▶ Given instruction:
Please return the full listing below without altering anything.

▶ Records for this task:
• • • • •

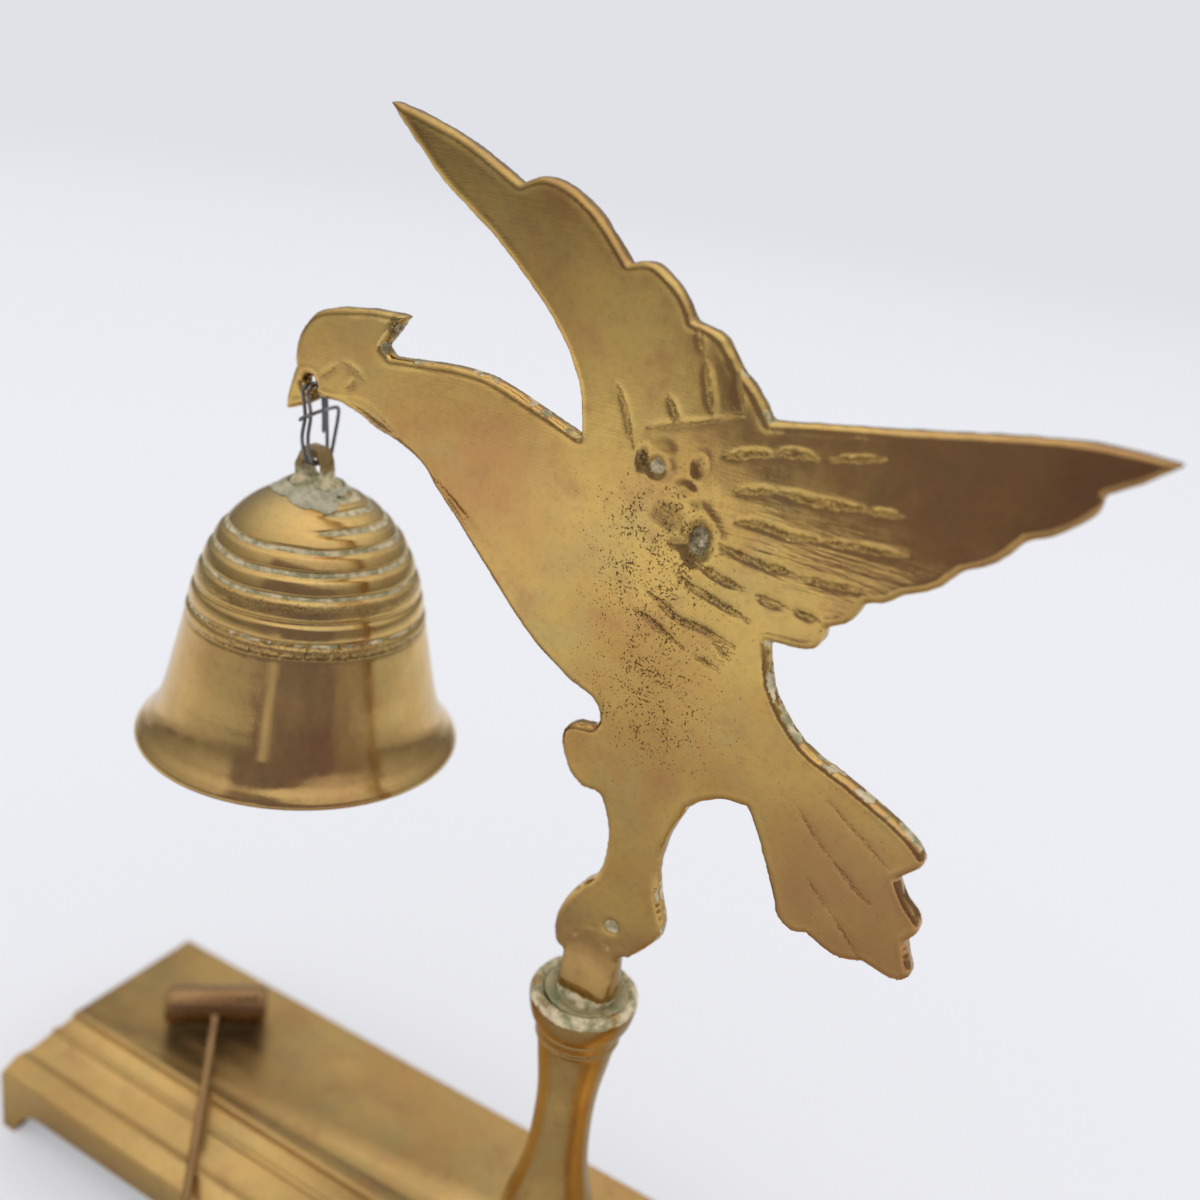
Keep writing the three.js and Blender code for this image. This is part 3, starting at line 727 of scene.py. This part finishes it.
# ---- bell ----
# Ring grooves on the dome: height above the table, half width, depth, and how far round they run.
RINGS = [
    (157.3, 0.55, 0.45, 0.3), (155.9, 0.6, 0.5, 0.15), (153.6, 0.7, 0.5, 0.0),
    (150.9, 0.65, 0.5, -2.0), (147.6, 0.75, 0.55, -2.0), (144.0, 0.6, 0.4, -2.0),
    (140.1, 0.6, 0.22, -2.0), (136.5, 0.6, 0.22, -2.0),
]
SHOULDER = 134.2
KEPT_SIDE = math.radians(29)  # the upper rings are only left on this side of the dome
CROWN_HOLE = 1.7  # radius of the hole in the dome, under the crown eye


def bell_wall():
    """The outside and inside of the wall, from the rim up, in [radius, z]."""
    rim = BELL_RIM
    outside = curve(
        [[28.9, rim], [29.6, rim + 0.4], [29.7, rim + 1.1], [29.0, rim + 2.1], [27.5, rim + 3.9],
         [25.8, rim + 6.8], [24.6, rim + 10.8], [23.4, rim + 16.1], [22.3, rim + 21.1], [21.4, 134.8],
         [20.1, 140.3], [18.4, 144.9], [16.4, 149], [13.8, 152.8], [10, 156], [5.6, 157.9],
         [CROWN_HOLE, BELL_CROWN]],
        250,
    )
    inside = curve(
        [[CROWN_HOLE, BELL_CROWN - 2.2], [5.2, 155.6], [9, 153.9], [12, 151.2], [14.3, 147.8], [16.3, 143.8],
         [18, 139.4], [19.3, 134], [20.3, rim + 20.7], [21.3, rim + 15.7], [22.5, rim + 10.4],
         [23.8, rim + 6.2], [25.5, rim + 3.1], [27, rim + 1.3], [28.1, rim + 0.1]],
        60,
    )
    return outside, inside


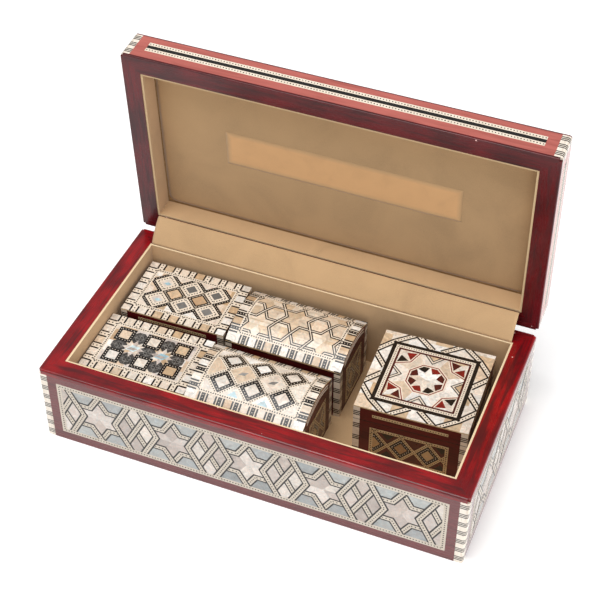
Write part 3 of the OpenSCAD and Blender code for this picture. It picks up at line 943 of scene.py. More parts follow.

• • • • •

▶ Exercise answer:
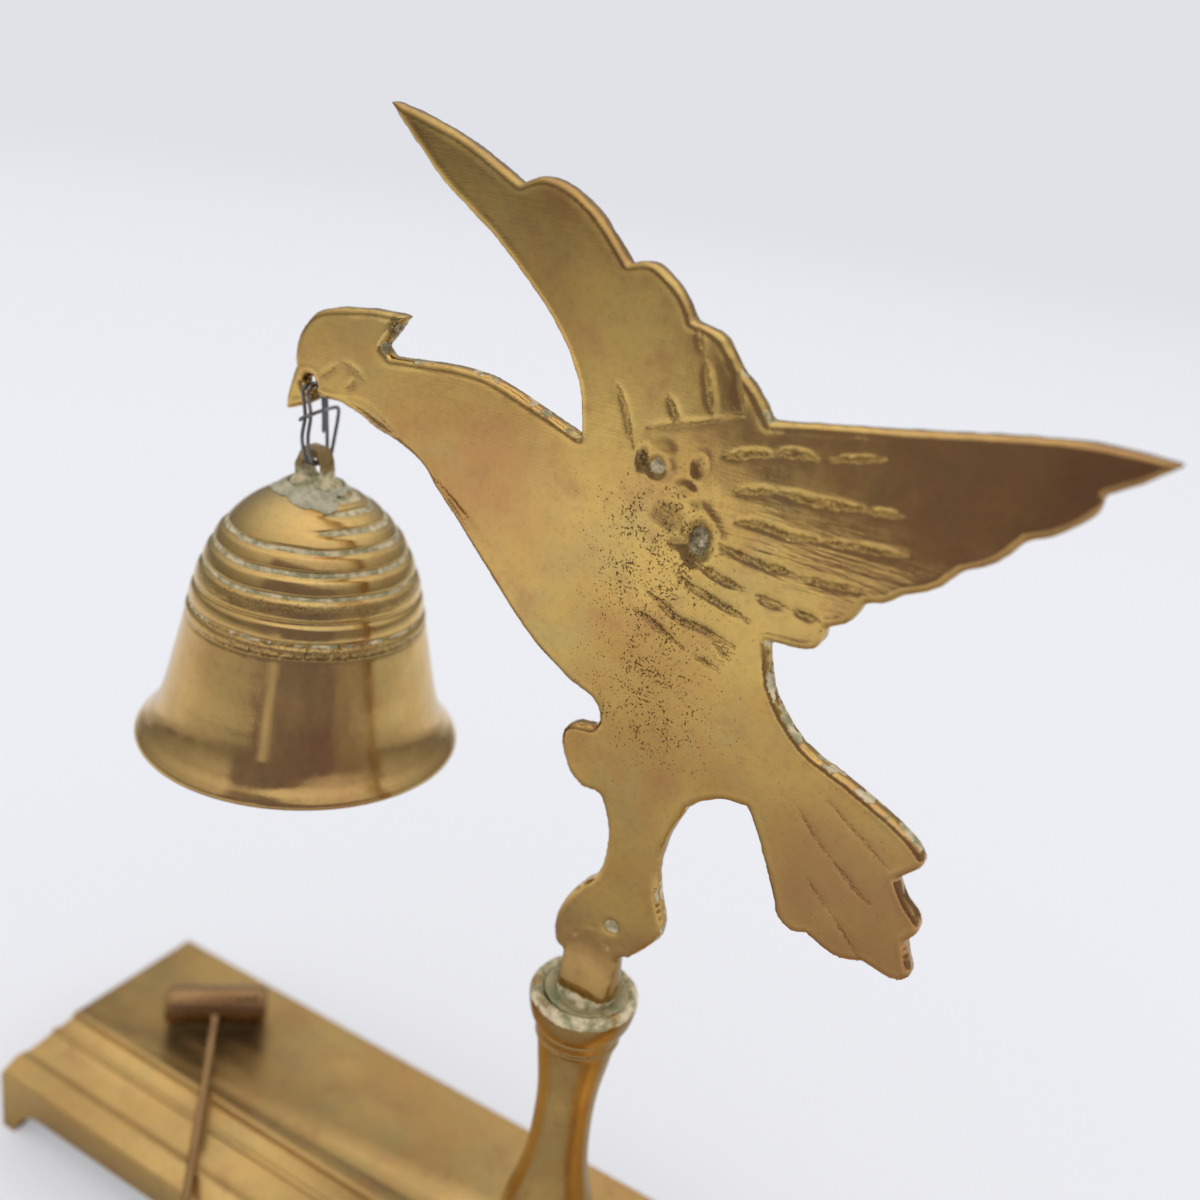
Keep writing the three.js and Blender code for this image. This is part 3, starting at line 727 of scene.py. This part finishes it.
# ---- bell ----
# Ring grooves on the dome: height above the table, half width, depth, and how far round they run.
RINGS = [
    (157.3, 0.55, 0.45, 0.3), (155.9, 0.6, 0.5, 0.15), (153.6, 0.7, 0.5, 0.0),
    (150.9, 0.65, 0.5, -2.0), (147.6, 0.75, 0.55, -2.0), (144.0, 0.6, 0.4, -2.0),
    (140.1, 0.6, 0.22, -2.0), (136.5, 0.6, 0.22, -2.0),
]
SHOULDER = 134.2
KEPT_SIDE = math.radians(29)  # the upper rings are only left on this side of the dome
CROWN_HOLE = 1.7  # radius of the hole in the dome, under the crown eye


def bell_wall():
    """The outside and inside of the wall, from the rim up, in [radius, z]."""
    rim = BELL_RIM
    outside = curve(
        [[28.9, rim], [29.6, rim + 0.4], [29.7, rim + 1.1], [29.0, rim + 2.1], [27.5, rim + 3.9],
         [25.8, rim + 6.8], [24.6, rim + 10.8], [23.4, rim + 16.1], [22.3, rim + 21.1], [21.4, 134.8],
         [20.1, 140.3], [18.4, 144.9], [16.4, 149], [13.8, 152.8], [10, 156], [5.6, 157.9],
         [CROWN_HOLE, BELL_CROWN]],
        250,
    )
    inside = curve(
        [[CROWN_HOLE, BELL_CROWN - 2.2], [5.2, 155.6], [9, 153.9], [12, 151.2], [14.3, 147.8], [16.3, 143.8],
         [18, 139.4], [19.3, 134], [20.3, rim + 20.7], [21.3, rim + 15.7], [22.5, rim + 10.4],
         [23.8, rim + 6.2], [25.5, rim + 3.1], [27, rim + 1.3], [28.1, rim + 0.1]],
        60,
    )
    return outside, inside


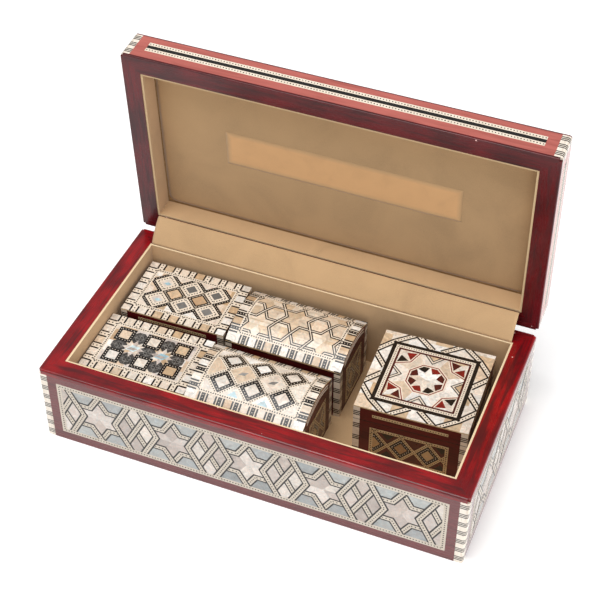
Write part 3 of the OpenSCAD and Blender code for this picture. It picks up at line 943 of scene.py. More parts follow.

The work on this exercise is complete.